Right now I need to take the wings of the morning to hide from the broken world. Oh the irony. It is beautiful the way God writes our stories. As I sit here reading these verses, I know it is by His poetic design that I live on an island in the Caribbean Sea. He knew I would be needing to take the wings of the morning and dwell in the uttermost parts of the sea. Never before in my life did dwelling in the uttermost parts of the sea sound so comforting. But it does now, and I am already here. God led me here because He knew this is what I would need.

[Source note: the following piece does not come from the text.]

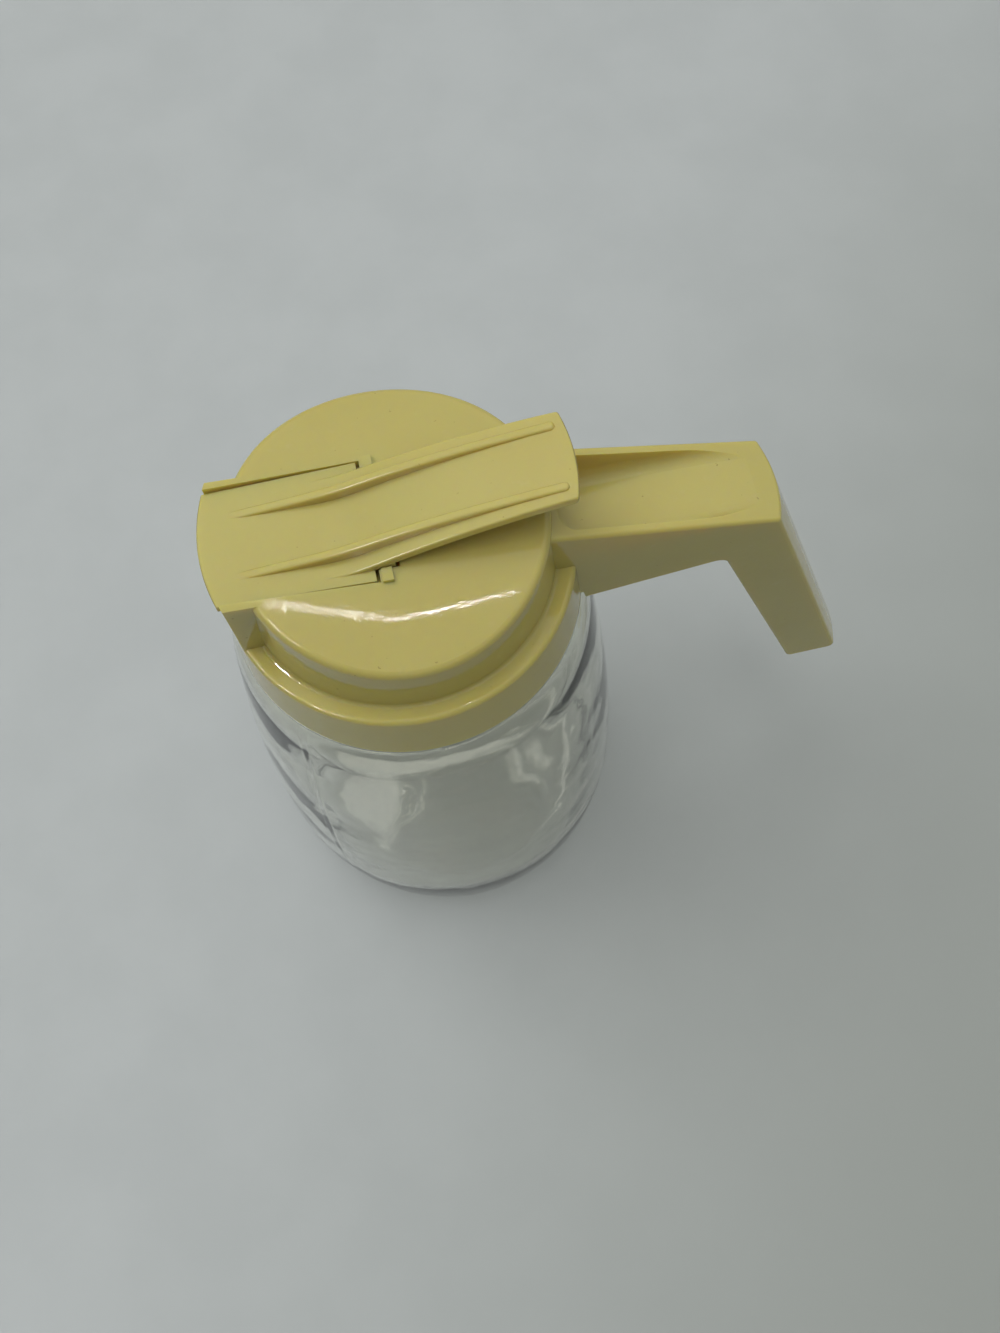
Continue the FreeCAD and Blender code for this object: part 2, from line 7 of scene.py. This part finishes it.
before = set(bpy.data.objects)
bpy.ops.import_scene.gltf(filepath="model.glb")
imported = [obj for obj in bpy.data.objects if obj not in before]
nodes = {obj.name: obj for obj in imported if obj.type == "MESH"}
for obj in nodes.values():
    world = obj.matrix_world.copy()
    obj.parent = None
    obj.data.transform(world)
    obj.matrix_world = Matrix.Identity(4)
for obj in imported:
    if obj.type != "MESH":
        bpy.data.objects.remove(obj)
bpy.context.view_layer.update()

I need to run. But I need to know that no matter how far I run, it won’t be too far for God. He will be there. He will not only find me, but He will lead me to my hiding place. I need to hide, and His right hand will hold me as I hide. This is where I believe He will heal me. And I need to believe that He sees the light in my darkness. He sees the hope when I cannot. He sees past the broken me. He knows the plans that He has for me. He sees the future. I do not. I don’t need to. I just need to be held. Because I know that He will restore my soul–in the middle of the sea–in the safety of His right hand.